Pada 6 Mei 2020, Nadiem lantas menggelar rapat kecil bersama Jurist Tan, Sri Wahyuningsih, Mulatsyah, dan Ibrahim Arief. Ketika itu, menurut Qohar, Nadiem memerintahkan agar dilaksanakan pengadaan TIK tahun 2020 sampai 2022 menggunakan sistem Chrome OS dari Google.
"Semuanya (Kemendikbud) diperintahkan NAM (Nadiem) menggunakan pengadaan laptop dengan software Chrome. Tetapi, Chrome OS tersebut dalam penggunaan untuk guru dan siswa ternyata tidak mencapai optimal karena sulit digunakan guru dan siswa,” ujar Qohar.
Lantas, mengapa Nadiem tak turut ditetapkan sebagai tersangka dalam kasus itu? Qohar berdalih penyidik menyatakan masih mendalami bukti-bukti. Salah satu yang ditelusuri adalah keterkaitan antara kebijakan itu dengan investasi Google di Gojek, perusahaan yang didirikan Nadiem diangkat jadi Mendikbud.
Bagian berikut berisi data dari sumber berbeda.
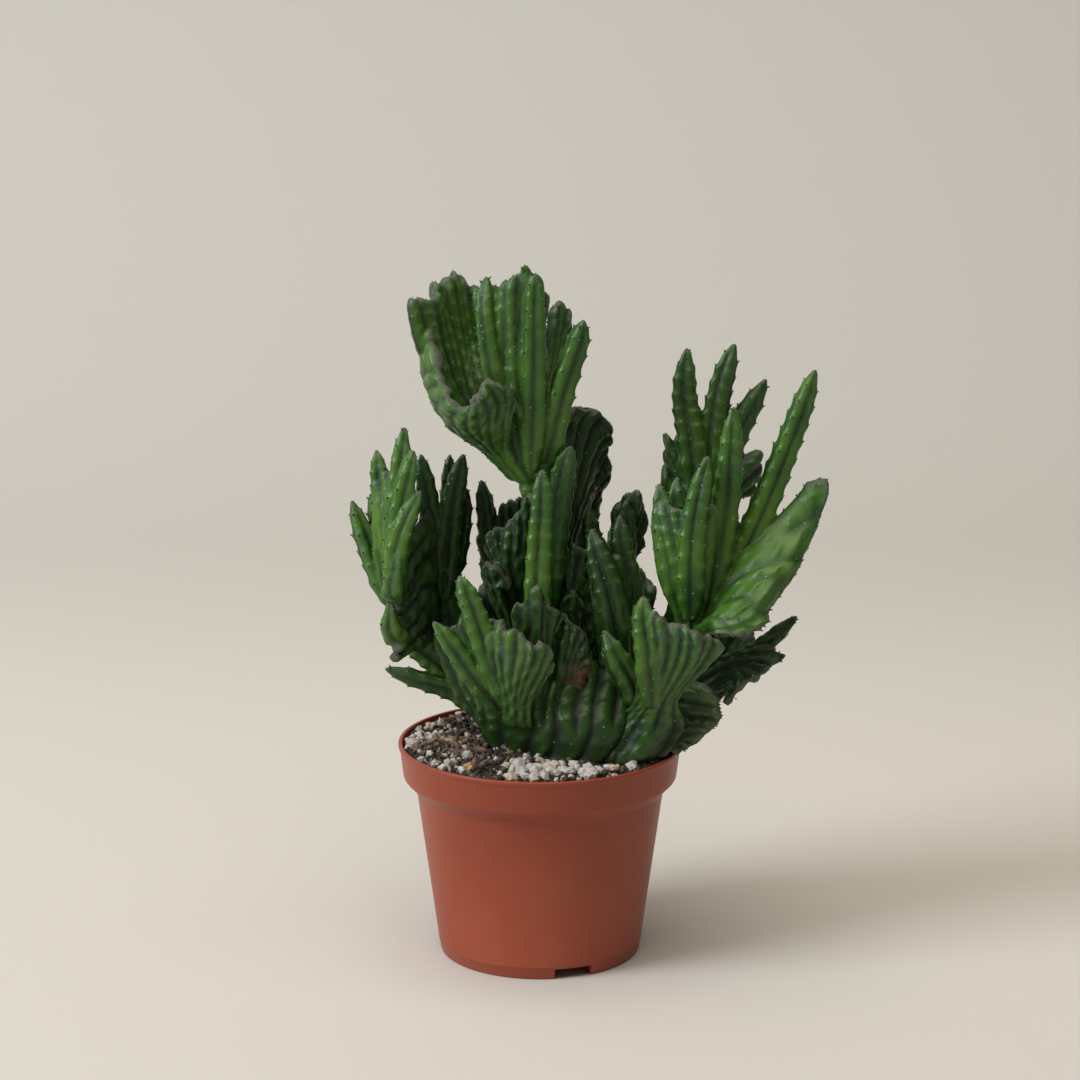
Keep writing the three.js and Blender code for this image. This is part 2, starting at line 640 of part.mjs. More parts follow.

“Apa keuntungan yang diperoleh oleh NAM. Ini yang sedang kami dalami. Penyidik fokus ke sana, termasuk yang tadi disampaikan, yakni terkait adanya investasi dari Google ke Gojek,” ujar Qohar.
Dipertanyakan DPR
Anggota Komisi III DPR RI, Hinca Panjaitan akan memanggil Kejagung untuk meminta penjelasan secara langsung dari kejaksaan mengenai perkembangan kasus-kasus dugaan korupsi yang sedang mereka tangani, termasuk kasus Chromebook.
"Sejauh ini, baru diumumkan beberapa tersangka (dalam kasus dugaan korupsi Chromebook). Kami percaya pada proses hukum dan tidak ingin berspekulasi. Mungkin saja ini strategi kejaksaan sebelum melangkah lebih jauh,” ujar Hinca kepada wartawan di Kompleks Parlemen, Senayan, Jakarta, Kamis (17/7).
Selain itu, Hinca meminta agar Kejagung transparan dalam menyampaikan perkembangan kasus-kasus yang mereka tangani, termasuk soal potensi kerugian negara. Dalam beberapa kasus, menurut Hinca, Kejagung terkesan membesar-besarkan angka kerugian negara dalam kasus korupsi.
“Penegakan hukum itu sebaiknya tidak dibangun dari sensasi angka besar. Lebih baik lambat tapi akurat. Kalau memang kerugiannya setelah dihitung hanya sekian, ya sampaikan saja dengan jelas. Publik butuh kejelasan, bukan kejutan,” jelasnya.